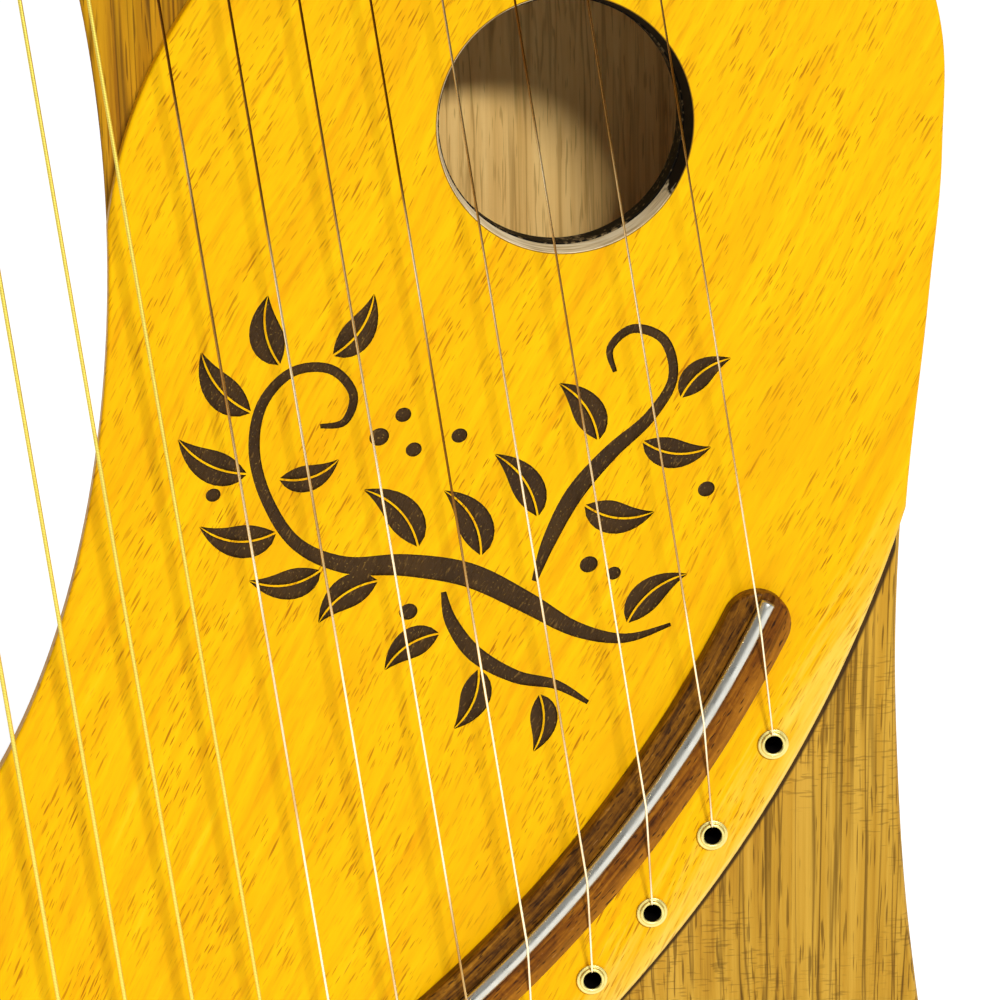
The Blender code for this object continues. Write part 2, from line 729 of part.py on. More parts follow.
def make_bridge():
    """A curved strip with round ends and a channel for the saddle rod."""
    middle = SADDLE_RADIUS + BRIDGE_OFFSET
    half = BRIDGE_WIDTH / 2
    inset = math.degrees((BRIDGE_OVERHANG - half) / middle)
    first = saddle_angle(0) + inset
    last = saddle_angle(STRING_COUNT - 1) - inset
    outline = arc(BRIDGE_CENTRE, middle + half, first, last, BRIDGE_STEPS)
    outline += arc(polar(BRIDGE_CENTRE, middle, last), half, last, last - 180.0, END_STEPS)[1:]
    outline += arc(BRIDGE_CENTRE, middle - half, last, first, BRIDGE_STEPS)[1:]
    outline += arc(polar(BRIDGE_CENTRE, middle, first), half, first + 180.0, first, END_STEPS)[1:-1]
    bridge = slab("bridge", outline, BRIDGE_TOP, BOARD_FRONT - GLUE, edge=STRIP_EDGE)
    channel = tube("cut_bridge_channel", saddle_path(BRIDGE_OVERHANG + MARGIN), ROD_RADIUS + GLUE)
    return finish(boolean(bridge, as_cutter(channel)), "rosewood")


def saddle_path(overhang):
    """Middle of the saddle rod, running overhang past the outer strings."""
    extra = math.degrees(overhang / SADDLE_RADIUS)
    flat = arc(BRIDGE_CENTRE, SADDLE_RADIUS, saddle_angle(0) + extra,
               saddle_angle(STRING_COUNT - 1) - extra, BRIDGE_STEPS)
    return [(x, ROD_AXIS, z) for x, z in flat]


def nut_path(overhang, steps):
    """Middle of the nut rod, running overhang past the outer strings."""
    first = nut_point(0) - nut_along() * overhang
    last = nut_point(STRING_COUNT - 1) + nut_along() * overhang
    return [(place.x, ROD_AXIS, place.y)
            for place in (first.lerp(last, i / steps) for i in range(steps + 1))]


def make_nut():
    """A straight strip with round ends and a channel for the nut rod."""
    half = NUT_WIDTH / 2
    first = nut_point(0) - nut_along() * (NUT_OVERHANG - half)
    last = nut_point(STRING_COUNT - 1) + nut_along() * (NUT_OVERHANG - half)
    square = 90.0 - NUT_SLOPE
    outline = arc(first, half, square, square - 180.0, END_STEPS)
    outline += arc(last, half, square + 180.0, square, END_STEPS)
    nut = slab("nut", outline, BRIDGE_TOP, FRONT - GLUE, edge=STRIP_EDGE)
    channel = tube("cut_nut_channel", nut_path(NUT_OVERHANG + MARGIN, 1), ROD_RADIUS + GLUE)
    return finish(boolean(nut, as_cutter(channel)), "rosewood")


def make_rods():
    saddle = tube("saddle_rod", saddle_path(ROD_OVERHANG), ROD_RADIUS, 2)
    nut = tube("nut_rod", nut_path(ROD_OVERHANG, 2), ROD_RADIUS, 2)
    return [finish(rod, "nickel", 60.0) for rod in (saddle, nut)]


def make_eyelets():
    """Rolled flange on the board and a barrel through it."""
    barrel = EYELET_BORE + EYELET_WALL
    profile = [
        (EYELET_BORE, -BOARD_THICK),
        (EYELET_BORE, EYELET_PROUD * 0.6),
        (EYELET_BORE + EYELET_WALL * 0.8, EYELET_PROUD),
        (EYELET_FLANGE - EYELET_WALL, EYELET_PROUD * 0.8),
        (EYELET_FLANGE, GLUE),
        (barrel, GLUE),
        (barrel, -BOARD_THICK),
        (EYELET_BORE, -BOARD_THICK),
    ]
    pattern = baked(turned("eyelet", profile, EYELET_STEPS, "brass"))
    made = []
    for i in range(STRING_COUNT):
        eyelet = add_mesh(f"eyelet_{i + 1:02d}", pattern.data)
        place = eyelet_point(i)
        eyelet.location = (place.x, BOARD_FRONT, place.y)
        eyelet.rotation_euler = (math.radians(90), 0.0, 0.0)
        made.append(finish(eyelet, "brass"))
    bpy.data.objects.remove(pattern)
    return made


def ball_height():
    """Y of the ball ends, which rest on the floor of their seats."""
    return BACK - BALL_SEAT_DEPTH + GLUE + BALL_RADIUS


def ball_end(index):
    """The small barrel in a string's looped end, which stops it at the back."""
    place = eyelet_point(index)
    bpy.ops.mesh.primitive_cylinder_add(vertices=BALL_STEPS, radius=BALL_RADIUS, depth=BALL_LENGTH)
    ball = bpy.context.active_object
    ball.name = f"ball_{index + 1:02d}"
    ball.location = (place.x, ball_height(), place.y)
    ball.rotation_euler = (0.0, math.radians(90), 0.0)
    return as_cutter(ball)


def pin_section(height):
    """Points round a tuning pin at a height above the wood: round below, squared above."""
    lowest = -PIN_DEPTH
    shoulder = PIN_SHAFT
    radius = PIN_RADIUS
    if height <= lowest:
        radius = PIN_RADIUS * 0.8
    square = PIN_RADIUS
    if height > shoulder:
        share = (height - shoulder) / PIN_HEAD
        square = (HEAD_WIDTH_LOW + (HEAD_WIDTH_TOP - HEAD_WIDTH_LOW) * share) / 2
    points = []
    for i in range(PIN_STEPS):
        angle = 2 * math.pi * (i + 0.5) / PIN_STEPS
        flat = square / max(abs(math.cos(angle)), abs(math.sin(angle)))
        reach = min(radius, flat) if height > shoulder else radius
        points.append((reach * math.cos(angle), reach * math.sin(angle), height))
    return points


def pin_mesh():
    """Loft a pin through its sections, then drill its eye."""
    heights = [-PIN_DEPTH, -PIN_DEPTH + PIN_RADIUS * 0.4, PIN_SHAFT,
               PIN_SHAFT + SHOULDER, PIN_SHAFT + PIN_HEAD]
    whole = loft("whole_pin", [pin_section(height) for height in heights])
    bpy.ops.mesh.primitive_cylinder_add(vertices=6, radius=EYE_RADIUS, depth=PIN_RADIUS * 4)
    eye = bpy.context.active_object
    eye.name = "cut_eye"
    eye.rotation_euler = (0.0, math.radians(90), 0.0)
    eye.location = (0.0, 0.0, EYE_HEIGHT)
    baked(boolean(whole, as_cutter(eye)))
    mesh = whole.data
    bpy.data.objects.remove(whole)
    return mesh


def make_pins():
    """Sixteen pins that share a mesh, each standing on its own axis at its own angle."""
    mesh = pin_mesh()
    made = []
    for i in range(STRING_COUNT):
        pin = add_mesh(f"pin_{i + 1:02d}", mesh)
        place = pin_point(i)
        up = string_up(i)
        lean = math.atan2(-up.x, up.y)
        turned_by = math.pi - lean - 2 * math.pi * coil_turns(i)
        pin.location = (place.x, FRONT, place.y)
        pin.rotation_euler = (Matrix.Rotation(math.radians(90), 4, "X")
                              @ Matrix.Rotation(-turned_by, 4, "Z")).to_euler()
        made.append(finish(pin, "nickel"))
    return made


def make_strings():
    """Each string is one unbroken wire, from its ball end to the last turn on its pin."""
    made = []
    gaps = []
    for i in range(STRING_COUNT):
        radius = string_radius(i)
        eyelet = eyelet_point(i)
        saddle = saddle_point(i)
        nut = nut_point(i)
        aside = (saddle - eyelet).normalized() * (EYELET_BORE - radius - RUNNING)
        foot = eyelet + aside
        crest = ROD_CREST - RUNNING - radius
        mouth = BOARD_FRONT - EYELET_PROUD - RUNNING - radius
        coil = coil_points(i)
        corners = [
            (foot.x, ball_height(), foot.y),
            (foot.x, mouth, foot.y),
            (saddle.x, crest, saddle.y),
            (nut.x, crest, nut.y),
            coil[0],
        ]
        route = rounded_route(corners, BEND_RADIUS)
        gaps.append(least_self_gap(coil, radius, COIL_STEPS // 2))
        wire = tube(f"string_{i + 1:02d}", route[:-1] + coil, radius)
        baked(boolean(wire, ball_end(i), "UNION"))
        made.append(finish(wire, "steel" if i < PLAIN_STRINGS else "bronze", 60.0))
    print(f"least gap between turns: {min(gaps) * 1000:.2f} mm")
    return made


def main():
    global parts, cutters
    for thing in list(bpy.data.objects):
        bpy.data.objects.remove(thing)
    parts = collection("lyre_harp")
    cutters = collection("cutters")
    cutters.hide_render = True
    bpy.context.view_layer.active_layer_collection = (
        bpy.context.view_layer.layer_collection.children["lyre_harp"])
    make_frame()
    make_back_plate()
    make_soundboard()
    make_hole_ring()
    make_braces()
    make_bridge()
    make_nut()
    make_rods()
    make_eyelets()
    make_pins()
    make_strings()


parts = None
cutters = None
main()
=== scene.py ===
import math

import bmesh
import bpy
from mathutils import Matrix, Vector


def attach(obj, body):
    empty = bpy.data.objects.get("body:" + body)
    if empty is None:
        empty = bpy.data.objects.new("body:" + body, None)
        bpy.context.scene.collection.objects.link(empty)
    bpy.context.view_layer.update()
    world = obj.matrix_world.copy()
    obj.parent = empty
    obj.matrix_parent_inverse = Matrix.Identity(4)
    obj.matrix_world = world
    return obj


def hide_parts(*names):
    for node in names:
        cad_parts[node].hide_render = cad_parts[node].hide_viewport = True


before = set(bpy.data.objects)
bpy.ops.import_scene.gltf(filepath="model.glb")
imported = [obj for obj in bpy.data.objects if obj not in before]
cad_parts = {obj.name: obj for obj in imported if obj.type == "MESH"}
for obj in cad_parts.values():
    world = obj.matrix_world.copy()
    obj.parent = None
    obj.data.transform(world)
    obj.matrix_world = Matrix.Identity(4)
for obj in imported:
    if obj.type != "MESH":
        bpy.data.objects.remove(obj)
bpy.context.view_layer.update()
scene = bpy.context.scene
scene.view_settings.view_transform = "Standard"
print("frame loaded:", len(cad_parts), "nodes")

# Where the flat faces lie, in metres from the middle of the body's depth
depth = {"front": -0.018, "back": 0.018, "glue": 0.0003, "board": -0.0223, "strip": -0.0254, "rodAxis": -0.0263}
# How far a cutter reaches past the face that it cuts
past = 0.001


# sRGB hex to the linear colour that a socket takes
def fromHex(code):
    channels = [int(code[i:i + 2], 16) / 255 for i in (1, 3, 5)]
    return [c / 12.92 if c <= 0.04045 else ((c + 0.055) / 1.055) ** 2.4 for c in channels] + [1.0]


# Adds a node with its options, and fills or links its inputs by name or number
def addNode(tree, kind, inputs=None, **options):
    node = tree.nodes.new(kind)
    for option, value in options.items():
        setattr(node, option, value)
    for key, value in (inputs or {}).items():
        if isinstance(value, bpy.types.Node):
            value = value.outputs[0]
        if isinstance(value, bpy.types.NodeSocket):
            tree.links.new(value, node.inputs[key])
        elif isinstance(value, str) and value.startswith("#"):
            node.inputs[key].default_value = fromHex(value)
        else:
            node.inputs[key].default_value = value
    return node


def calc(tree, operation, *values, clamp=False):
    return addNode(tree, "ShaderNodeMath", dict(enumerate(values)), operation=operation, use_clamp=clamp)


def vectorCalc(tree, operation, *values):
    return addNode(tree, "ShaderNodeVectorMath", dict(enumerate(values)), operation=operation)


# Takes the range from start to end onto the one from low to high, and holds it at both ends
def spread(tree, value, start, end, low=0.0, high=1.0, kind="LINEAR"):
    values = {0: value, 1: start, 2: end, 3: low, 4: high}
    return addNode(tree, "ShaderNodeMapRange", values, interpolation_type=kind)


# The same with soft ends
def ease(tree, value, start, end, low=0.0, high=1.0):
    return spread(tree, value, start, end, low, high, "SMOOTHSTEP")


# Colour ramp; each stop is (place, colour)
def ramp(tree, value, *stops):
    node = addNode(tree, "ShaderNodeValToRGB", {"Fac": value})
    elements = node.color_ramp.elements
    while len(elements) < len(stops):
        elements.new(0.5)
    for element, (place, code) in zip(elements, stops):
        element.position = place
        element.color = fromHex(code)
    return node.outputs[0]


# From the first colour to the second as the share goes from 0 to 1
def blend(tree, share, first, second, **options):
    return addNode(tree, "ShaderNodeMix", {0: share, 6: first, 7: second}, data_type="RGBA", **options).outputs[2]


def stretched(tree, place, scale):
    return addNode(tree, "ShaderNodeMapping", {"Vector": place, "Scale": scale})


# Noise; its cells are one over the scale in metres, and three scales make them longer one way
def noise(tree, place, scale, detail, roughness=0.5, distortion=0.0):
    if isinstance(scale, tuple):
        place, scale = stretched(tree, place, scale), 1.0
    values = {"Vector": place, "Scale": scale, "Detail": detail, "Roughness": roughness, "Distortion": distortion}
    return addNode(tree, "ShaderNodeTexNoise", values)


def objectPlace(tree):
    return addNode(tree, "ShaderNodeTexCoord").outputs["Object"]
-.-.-
Both the line with "obj.matrix_world = world" and the line with "bpy.data.objects.remove(obj)" belong in the extract, along with every line between them; set down those lines exactly and only.

→ Answer to the task
    obj.matrix_world = world
    return obj


def hide_parts(*names):
    for node in names:
        cad_parts[node].hide_render = cad_parts[node].hide_viewport = True


before = set(bpy.data.objects)
bpy.ops.import_scene.gltf(filepath="model.glb")
imported = [obj for obj in bpy.data.objects if obj not in before]
cad_parts = {obj.name: obj for obj in imported if obj.type == "MESH"}
for obj in cad_parts.values():
    world = obj.matrix_world.copy()
    obj.parent = None
    obj.data.transform(world)
    obj.matrix_world = Matrix.Identity(4)
for obj in imported:
    if obj.type != "MESH":
        bpy.data.objects.remove(obj)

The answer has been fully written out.